To be done >> Set down the lines from the one containing "notch.translate(Vector(-slot_width / 2, 0, seat_height" to the one containing "imported = [obj", both lines included, exactly as they stand and with no other lines.

Data excerpt >>
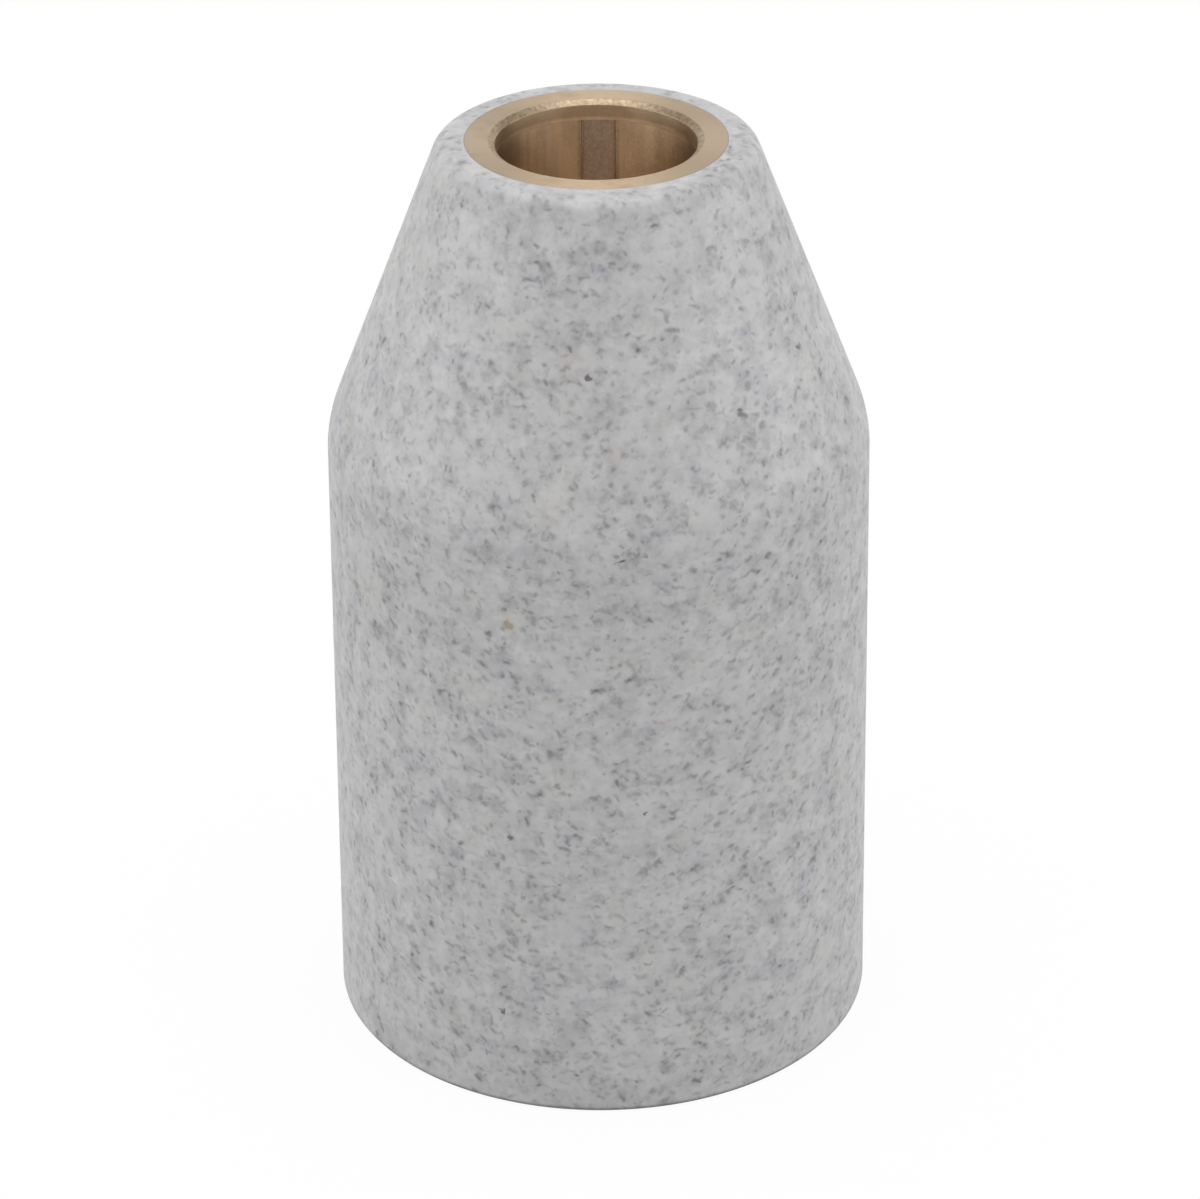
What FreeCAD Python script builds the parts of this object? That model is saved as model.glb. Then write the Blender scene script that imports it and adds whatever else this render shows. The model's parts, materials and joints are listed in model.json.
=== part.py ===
import FreeCAD, Part
import math
import os
from FreeCAD import Vector

# Shield cap of a plasma torch, in millimetres. It stands on its wide end at Z = 0
# and its nose points up +Z. A moulded shell surrounds one turned brass insert.

# Outside of the shell
height = 50.8
foot_radius = 14.85
skirt_draft_deg = 0.53
cone_half_angle_deg = 21.2
shoulder_round = 7.6
nose_round = 1.1
nose_flat = 0.67
foot_bevel = 0.25
foot_mouth_bevel = 0.4

# Walls of the moulding round the insert
skirt_wall = 1.65
cone_wall = 2.4
insert_setback = 1.2

# Groove in the insert that the moulding fills, so that it can't pull out. Its place is
# measured down from the insert's shoulder.
lock_groove_width = 2.2
lock_groove_depth = 0.5
lock_groove_drop = 6.5

# Nose of the insert: ring, chamfered lip and slotted guide for the torch tip
lip_radius = 5.28
lip_length = 1.1
lip_chamfer_width = 0.3
lip_chamfer_depth = 0.22
nose_ring_width = 1.6
guide_relief = 0.35
guide_length = 7.0
slot_count = 4
slot_width = 1.75
slot_depth = 0.75
slot_turn_deg = -1.2
seat_notch_depth = 0.8
seat_notch_reach = 0.6

# Chamber and torch thread behind the guide
cone_liner_wall = 1.9
chamber_step = 0.55
pilot_step = 0.25
pilot_length = 4.8
thread_wall = 1.2
thread_pitch = 1.5
thread_length = 11.2
thread_relief_length = 2.0
thread_relief_depth = 0.2
thread_entry = 0.8

# Worked out from the sizes above
cone_slope = math.tan(math.radians(cone_half_angle_deg))
draft_slope = math.tan(math.radians(skirt_draft_deg))
nose_ring_radius = lip_radius + nose_ring_width
nose_tangent = nose_round * math.tan(math.radians(90.0 - cone_half_angle_deg) / 2)
nose_corner_radius = nose_ring_radius + nose_flat + nose_tangent
shoulder_height = (nose_corner_radius + height * cone_slope - foot_radius) / (cone_slope - draft_slope)
liner_radius = foot_radius - skirt_wall
liner_nose_radius = nose_corner_radius - cone_wall / math.cos(math.radians(cone_half_angle_deg))
guide_radius = lip_radius + guide_relief
slot_floor_radius = guide_radius + slot_depth
lip_end_height = height - lip_length
seat_height = lip_end_height - guide_length
thread_major_radius = liner_radius - thread_wall
thread_minor_radius = thread_major_radius - 0.5413 * thread_pitch
relief_radius = thread_major_radius + thread_relief_depth
pilot_radius = thread_minor_radius - pilot_step
chamber_radius = pilot_radius - chamber_step
thread_start_height = insert_setback + thread_entry
thread_end_height = thread_start_height + thread_length
relief_end_height = thread_end_height + thread_relief_length
pilot_end_height = relief_end_height + pilot_length


def outer_cone_radius(z):
    return nose_corner_radius + (height - z) * cone_slope


def liner_cone_radius(z):
    return liner_nose_radius + (height - z) * cone_slope


def liner_cone_height(radius):
    return height - (radius - liner_nose_radius) / cone_slope


def turned_solid(corners):
    # Each corner is (radius, height, rounding). The closed outline has straight runs
    # between the corners and a tangent arc at each rounded one, turned once about Z.
    points = [Vector(radius, 0, z) for radius, z, rounding in corners]
    arcs = []
    for index, (radius, z, rounding) in enumerate(corners):
        corner = points[index]
        if rounding == 0:
            arcs.append((corner, corner, corner))
            continue
        to_last = (points[index - 1] - corner).normalize()
        to_next = (points[(index + 1) % len(points)] - corner).normalize()
        half_angle = to_last.getAngle(to_next) / 2
        reach = rounding / math.tan(half_angle)
        inward = (to_last + to_next).normalize()
        middle = corner + inward * (rounding / math.sin(half_angle) - rounding)
        arcs.append((corner + to_last * reach, middle, corner + to_next * reach))
    edges = []
    for index, (start, middle, end) in enumerate(arcs):
        next_start = arcs[(index + 1) % len(arcs)][0]
        if corners[index][2] > 0:
            edges.append(Part.Arc(start, middle, end).toShape())
        edges.append(Part.LineSegment(end, next_start).toShape())
    outline = Part.Face(Part.Wire(edges))
    return outline.revolve(Vector(0, 0, 0), Vector(0, 0, 1), 360)


def joint_line():
    # Where shell and insert meet, from the nose down to the insert's rear face
    liner_shoulder_height = liner_cone_height(liner_radius)
    groove_radius = liner_radius - lock_groove_depth
    groove_top = liner_shoulder_height - lock_groove_drop
    groove_bottom = groove_top - lock_groove_width
    return [
        (nose_ring_radius, height, 0),
        (nose_ring_radius, liner_cone_height(nose_ring_radius), 0),
        (liner_radius, liner_shoulder_height, 0),
        (liner_radius, groove_top, 0),
        (groove_radius, groove_top, 0),
        (groove_radius, groove_bottom, 0),
        (liner_radius, groove_bottom, 0),
        (liner_radius, insert_setback, 0),
    ]


def make_moulded_shell():
    shoulder_radius = outer_cone_radius(shoulder_height)
    skirt_inside = [
        (liner_radius, foot_mouth_bevel, 0),
        (liner_radius + foot_mouth_bevel, 0, 0),
    ]
    outside = [
        (foot_radius - foot_bevel, 0, 0),
        (foot_radius, foot_bevel, 0),
        (shoulder_radius, shoulder_height, shoulder_round),
        (nose_corner_radius, height, nose_round),
    ]
    return turned_solid(joint_line() + skirt_inside + outside)


def insert_bore_line():
    # Inside of the insert, from the rear face up to the edge of the nose
    seat_radius = liner_cone_radius(seat_height) - cone_liner_wall
    chamber_top = liner_cone_height(chamber_radius + cone_liner_wall)
    return [
        (thread_minor_radius + thread_entry, insert_setback, 0),
        (thread_minor_radius, thread_start_height, 0),
        (thread_minor_radius, thread_end_height, 0),
        (relief_radius, thread_end_height, 0),
        (relief_radius, relief_end_height, 0),
        (pilot_radius, relief_end_height, 0),
        (pilot_radius, pilot_end_height, 0),
        (chamber_radius, pilot_end_height, 0),
        (chamber_radius, chamber_top, 0),
        (seat_radius, seat_height, 0),
        (guide_radius, seat_height, 0),
        (guide_radius, lip_end_height, 0),
        (lip_radius, lip_end_height, 0),
        (lip_radius, height - lip_chamfer_depth, 0),
        (lip_radius + lip_chamfer_width, height, 0),
    ]


def gas_slot(turn_deg):
    # One flat-floored slot: it runs down the guide and notches the seat under the tip's
    # flange, so that shielding gas gets past a seated tip
    top_length = lip_end_height - seat_height + seat_notch_depth
    groove = Part.makeBox(slot_width, slot_floor_radius, top_length)
    groove.translate(Vector(-slot_width / 2, 0, seat_height - seat_notch_depth))
    notch_floor = liner_cone_radius(seat_height) - cone_liner_wall + seat_notch_reach
    notch = Part.makeBox(slot_width, notch_floor, 2 * seat_notch_depth)
    notch.translate(Vector(-slot_width / 2, 0, seat_height - seat_notch_depth))
    cutter = groove.fuse(notch).removeSplitter()
    cutter.rotate(Vector(0, 0, 0), Vector(0, 0, 1), turn_deg)
    return cutter


def make_brass_insert():
    insert = turned_solid(joint_line() + insert_bore_line())
    for index in range(slot_count):
        insert = insert.cut(gas_slot(slot_turn_deg + index * 360.0 / slot_count))
    return insert


def export_node(name, shape):
    solids = shape.Solids
    if len(solids) != 1 or not shape.isValid():
        raise ValueError("%s is not one valid solid" % name)
    solids[0].exportStep("parts/%s.step" % name)
    box = shape.optimalBoundingBox()
    print("%s volume %.1f mm3, Z %.2f to %.2f, radius %.2f"
          % (name, shape.Volume, box.ZMin, box.ZMax, box.XMax))


os.makedirs("parts", exist_ok=True)
export_node("moulded_shell", make_moulded_shell())
export_node("brass_insert", make_brass_insert())
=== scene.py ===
import json
import math
import bmesh
import bpy
import numpy as np
from mathutils import Matrix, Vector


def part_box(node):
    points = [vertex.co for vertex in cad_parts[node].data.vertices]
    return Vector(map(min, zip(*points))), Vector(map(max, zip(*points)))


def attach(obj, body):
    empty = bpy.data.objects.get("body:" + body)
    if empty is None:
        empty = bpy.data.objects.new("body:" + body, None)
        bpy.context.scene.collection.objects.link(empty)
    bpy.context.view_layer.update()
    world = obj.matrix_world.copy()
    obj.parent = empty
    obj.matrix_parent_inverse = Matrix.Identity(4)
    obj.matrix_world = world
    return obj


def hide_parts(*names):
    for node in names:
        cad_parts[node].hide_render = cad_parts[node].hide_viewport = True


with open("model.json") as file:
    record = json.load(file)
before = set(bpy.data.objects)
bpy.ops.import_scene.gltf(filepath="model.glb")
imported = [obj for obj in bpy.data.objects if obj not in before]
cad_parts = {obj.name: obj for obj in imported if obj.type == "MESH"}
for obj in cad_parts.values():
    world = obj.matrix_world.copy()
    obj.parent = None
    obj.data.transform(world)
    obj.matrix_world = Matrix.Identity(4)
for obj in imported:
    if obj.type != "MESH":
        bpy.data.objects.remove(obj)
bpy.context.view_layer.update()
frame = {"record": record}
print("frame loaded")

mm = 0.001
scene = bpy.context.scene
mounts = {mount["name"]: mount for mount in frame["record"]["mounts"]}
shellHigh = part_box("moulded_shell")[1]
insertLow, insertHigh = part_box("brass_insert")


def mountRadius(name):
    return mounts[name]["dims"]["r_mm"]


def mountSpan(name):
    # Lowest and highest point of a stated bore's wall, in mm
    middle = mounts[name]["pos_m"][2] / mm
    half = mounts[name]["dims"]["length_mm"] / 2
    return middle - half, middle + half


# Shell: the speckled moulding, sizes in mm
shell = {
    "height": shellHigh[2] / mm,
    "footRadius": shellHigh[0] / mm,
    "skirtDraft": math.radians(0.53),
    "coneAngle": math.radians(21.2),
    "shoulderRound": 7.6,
    "noseRound": 1.1,
    "noseFlat": 0.67,
    "footRound": 0.3,
    "mouthBevel": 0.4,
    "coneWall": 2.4,
    "seamBevel": 0.012,
    "grooveWidth": 2.2,
    "grooveDepth": 0.5,
    "grooveDrop": 6.5,
    "columns": 256,
}

# Insert: the turned brass, sizes in mm
insert = {
    "linerRadius": insertHigh[0] / mm,
    "rearHeight": insertLow[2] / mm,
    "outletRadius": mountRadius("tip_outlet"),
    "outletSpan": mountSpan("tip_outlet"),
    "chamferWidth": 0.3,
    "ringWidth": 1.6,
    "guideRadius": mountRadius("tip_guide"),
    "guideSpan": mountSpan("tip_guide"),
    "slotCount": 4,
    "slotWidth": 1.75,
    "slotDepth": 0.75,
    "slotTurn": math.radians(-1.2),
    "notchDepth": 0.8,
    "notchReach": 0.6,
    "coneLinerWall": 1.9,
    "chamberStep": 0.55,
    "pilotRadius": mountRadius("head_pilot"),
    "pilotSpan": mountSpan("head_pilot"),
    "threadMinor": mountRadius("head_thread"),
    "threadSpan": mountSpan("head_thread"),
    "threadPitch": 1.5,
    "threadDepth": 0.5413,  # in pitches
    "threadFlank": math.radians(30),
    "threadRoot": 1 / 16,  # half of the root's flat, in pitches
    "threadPhases": [0.11, 0.14, 0.425, 0.45, 0.55, 0.575, 0.86, 0.89],
    "threadWall": 1.2,
    "threadEntry": 0.8,
    "reliefDepth": 0.2,
    "edgeBevel": 0.05,
    "slotEdgeBevel": 0.06,
    "slotFloorColumns": 5,
    "columnsBetweenSlots": 44,
}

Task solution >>
    notch.translate(Vector(-slot_width / 2, 0, seat_height - seat_notch_depth))
    cutter = groove.fuse(notch).removeSplitter()
    cutter.rotate(Vector(0, 0, 0), Vector(0, 0, 1), turn_deg)
    return cutter


def make_brass_insert():
    insert = turned_solid(joint_line() + insert_bore_line())
    for index in range(slot_count):
        insert = insert.cut(gas_slot(slot_turn_deg + index * 360.0 / slot_count))
    return insert


def export_node(name, shape):
    solids = shape.Solids
    if len(solids) != 1 or not shape.isValid():
        raise ValueError("%s is not one valid solid" % name)
    solids[0].exportStep("parts/%s.step" % name)
    box = shape.optimalBoundingBox()
    print("%s volume %.1f mm3, Z %.2f to %.2f, radius %.2f"
          % (name, shape.Volume, box.ZMin, box.ZMax, box.XMax))


os.makedirs("parts", exist_ok=True)
export_node("moulded_shell", make_moulded_shell())
export_node("brass_insert", make_brass_insert())
=== scene.py ===
import json
import math
import bmesh
import bpy
import numpy as np
from mathutils import Matrix, Vector


def part_box(node):
    points = [vertex.co for vertex in cad_parts[node].data.vertices]
    return Vector(map(min, zip(*points))), Vector(map(max, zip(*points)))


def attach(obj, body):
    empty = bpy.data.objects.get("body:" + body)
    if empty is None:
        empty = bpy.data.objects.new("body:" + body, None)
        bpy.context.scene.collection.objects.link(empty)
    bpy.context.view_layer.update()
    world = obj.matrix_world.copy()
    obj.parent = empty
    obj.matrix_parent_inverse = Matrix.Identity(4)
    obj.matrix_world = world
    return obj


def hide_parts(*names):
    for node in names:
        cad_parts[node].hide_render = cad_parts[node].hide_viewport = True


with open("model.json") as file:
    record = json.load(file)
before = set(bpy.data.objects)
bpy.ops.import_scene.gltf(filepath="model.glb")
imported = [obj for obj in bpy.data.objects if obj not in before]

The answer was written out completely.